Les conditions de la responsabilité
Conformément au droit commun de l’article 121-2 du Code Pénal, elles sont nombre de deux :
a) une infraction commise pour le compte de la personne morale, c’est-à-dire dans l’intérêt de cette personne ou, plus généralement, dans le cadre de son activité : le permis de construire a été délivré au profit de la société et les travaux réalisés, pour l’exercice de son activité, sont plus importants que ceux qui avaient été autorisés ;
b) une infraction par les organes ou représentants de la personne morale, c’est-à-dire d’une part les personnes chargées par la loi ou les statuts de prendre les décisions ou de présider à leur exécution (président, directeur général, gérant, syndic de copropriété, etc…) d’autre part, les personnes chargées d’incarner la personne morale dans ses rapports avec les tiers (qu’il s’agisse d’un mandat général ou d’un mandat spécial). A noter que le salarié, qui n ‘est ni organe ni représentant, peut également engager la responsabilité de la personne morale dès lors qu’il est bénéficiaire d’une délégation de pouvoir (cass. crim. 9 nov. 1999). La responsabilité de la personne morale n’existe que dans la mesure où toutes les conditions de la responsabilité et, notamment l’élément psychologique, existent chez la personne, organe ou représentant ; en d’autres termes, la responsabilité de la personne morale n’est qu’une responsabilité – reflet de celle de la personne physique (cass. crim. 2 déc. 1997). Ainsi, la responsabilité de la personne morale titulaire du permis et pour le compte de laquelle les travaux sont effectués suppose nécessairement que l’organe qui a présidé à l’exécution des travaux a été conscient, par exemple, du dépassement de l’autorisation délivrée.

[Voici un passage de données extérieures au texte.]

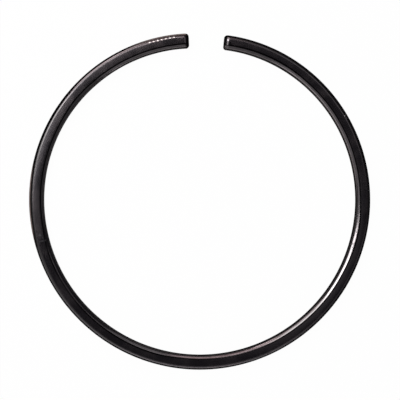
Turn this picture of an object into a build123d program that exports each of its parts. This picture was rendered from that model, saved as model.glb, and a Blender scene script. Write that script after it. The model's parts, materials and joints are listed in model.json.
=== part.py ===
from build123d import *
import math
import os

# Plain compression ring for a piston: one piece of black-finished cast iron, in its free state.
# It lies flat on one side face: ring axis along +Z, joint gap towards +Y, rest face at z = 0.

# Driving dimensions, in millimetres and newtons
cylinder_bore = 100.0          # the bore that the ring closes into
radial_wall = 4.4              # bore wall to running face
axial_height = 3.0             # side face to side face
contact_pressure = 0.14        # even pressure on the cylinder that the free shape is made for
elastic_modulus = 97000.0      # of the ring's grey cast iron
running_edge_radius = 1.25     # rounding where the running face meets the side faces
bore_edge_radius = 1.2         # rounding where the bore wall meets the side faces
end_edge_radius = 1.0          # rounding round the two butt ends
arcs_per_half = 5              # tangent arcs that make the outline from the back to one end

# A ring cut straight through presses evenly all round when its free curvature is
# (1 - opening * (1 + cos(angle))) / neutral_radius, with the angle counted on the closed ring
# from its back, opposite the joint. Opening says how far it springs open.
neutral_radius = (cylinder_bore - radial_wall) / 2
opening = 6 * contact_pressure * cylinder_bore * neutral_radius**2 / (elastic_modulus * radial_wall**3)


def free_radius(angle):
    return neutral_radius / (1 - opening * (1 + math.cos(angle)))


def wall_line(offset):
    # One side of the wall, offset outwards from the neutral line: arcs that follow on from each
    # other from the back to the joint, each with the free radius at its middle, and their mirror.
    arc_angle = math.pi / arcs_per_half
    with BuildLine() as line:
        start, direction = (0, -offset), (1, 0)
        for index in range(arcs_per_half):
            radius = free_radius((index + 0.5) * arc_angle)
            turn = math.degrees(arc_angle * neutral_radius / radius)
            arc = JernArc(start, direction, radius + offset, turn)
            start, direction = arc @ 1, arc % 1
        mirror(about=Plane.YZ)
    return line.line


def ring_plan():
    # The wall seen from above: running face, bore, and the two straight cuts of the joint.
    running_face = wall_line(radial_wall / 2)
    bore = wall_line(-radial_wall / 2)
    cut_corners = [
        line.vertices().sort_by(Axis.Y)[-2:].sort_by(Axis.X) for line in (running_face, bore)
    ]
    cuts = [Line(outer, inner) for outer, inner in zip(*cut_corners)]
    return make_face([*running_face.edges(), *bore.edges(), *cuts])


def long_edges(ring, convex):
    # The circular edges of the running face, which is convex, or of the bore.
    walls = ring.faces().filter_by(GeomType.CYLINDER)
    side = walls.filter_by(Face.is_circular_convex if convex else Face.is_circular_concave)
    return side.edges().filter_by(GeomType.CIRCLE)


def end_edges(ring):
    # The closed loop of edges round each of the two butt ends.
    ends = ring.faces().filter_by(GeomType.PLANE).filter_by(lambda face: abs(face.normal_at().Z) < 0.5)
    return ends.edges()


def piston_ring():
    ring = extrude(ring_plan(), axial_height)
    ring = fillet(long_edges(ring, convex=False), bore_edge_radius)
    ring = fillet(long_edges(ring, convex=True), running_edge_radius)
    ring = fillet(end_edges(ring), end_edge_radius)
    middle = ring.bounding_box().center()
    return Pos(-middle.X, -middle.Y) * ring


os.makedirs("parts", exist_ok=True)
export_step(piston_ring(), "parts/piston_ring.step")
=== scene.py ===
import bpy
import json
import math
from mathutils import Matrix, Vector

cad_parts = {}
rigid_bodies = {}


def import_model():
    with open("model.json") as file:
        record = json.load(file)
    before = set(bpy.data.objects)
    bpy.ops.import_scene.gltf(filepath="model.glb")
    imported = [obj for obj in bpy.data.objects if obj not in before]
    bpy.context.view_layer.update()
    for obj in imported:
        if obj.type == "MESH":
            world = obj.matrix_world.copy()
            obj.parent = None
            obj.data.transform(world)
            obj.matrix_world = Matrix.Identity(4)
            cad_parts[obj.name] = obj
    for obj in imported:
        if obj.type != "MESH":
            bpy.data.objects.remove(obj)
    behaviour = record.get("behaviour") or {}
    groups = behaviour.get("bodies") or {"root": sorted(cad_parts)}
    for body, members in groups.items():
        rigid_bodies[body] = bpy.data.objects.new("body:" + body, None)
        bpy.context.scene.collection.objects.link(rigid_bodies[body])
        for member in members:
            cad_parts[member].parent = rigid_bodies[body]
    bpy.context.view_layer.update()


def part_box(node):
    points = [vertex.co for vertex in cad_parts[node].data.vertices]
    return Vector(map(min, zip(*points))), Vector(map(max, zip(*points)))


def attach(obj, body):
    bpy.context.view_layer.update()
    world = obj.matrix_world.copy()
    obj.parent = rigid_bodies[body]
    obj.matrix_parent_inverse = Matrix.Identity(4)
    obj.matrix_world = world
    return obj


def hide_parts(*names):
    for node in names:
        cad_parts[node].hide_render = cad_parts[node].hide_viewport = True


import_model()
ringLow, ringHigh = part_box("piston_ring")
ringMiddle = (ringLow + ringHigh) / 2
mm = 0.001
print("frame loaded, ring of", [round(side / mm, 2) for side in ringHigh - ringLow], "mm")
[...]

Enfin, les poursuites à l’encontre de la personne morale n’excluent nullement les poursuites de la personne physique.
Les peines encourues
Elles sont énoncées par le nouvel article L. 480-4-1 du Code de l’Urbanisme :
– l’amende dont le taux minimum est égal au quintuple du taux maximum applicable aux personnes physiques :
– l’interdiction, à titre définitif ou temporaire (maximum cinq ans) d’exercer directement ou indirectement l’activité dans l’exercice ou à l’occasion de laquelle l’infraction a été commise ;
– le placement pour une durée de cinq ans au plus sous surveillance judiciaire, ce qui implique, de la part de la juridiction correctionnelle, la désignation d’un mandataire de justice lui-même chargé de rendre compte au juge de l’application des peines ;
– la fermeture, définitive ou temporaire (maximum cinq ans) des établissements ou de l’un ou plusieurs des établissements ayant servi à commettre les faits incriminés ;
– l’exclusion des marchés publics à titre définitif ou pour une durée de cinq ans au plus – ce qui peut constituer pour certaines entreprises une véritable condamnation à disparaître ;
– l’affichage ou la diffusion par la presse de la décision de condamnation.
Peuvent également être prononcées la démolition ou la mise en conformité, possibilité qui subsiste en cas de dissolution de la personne morale, comme elle subsiste en cas de décès de la personne physique.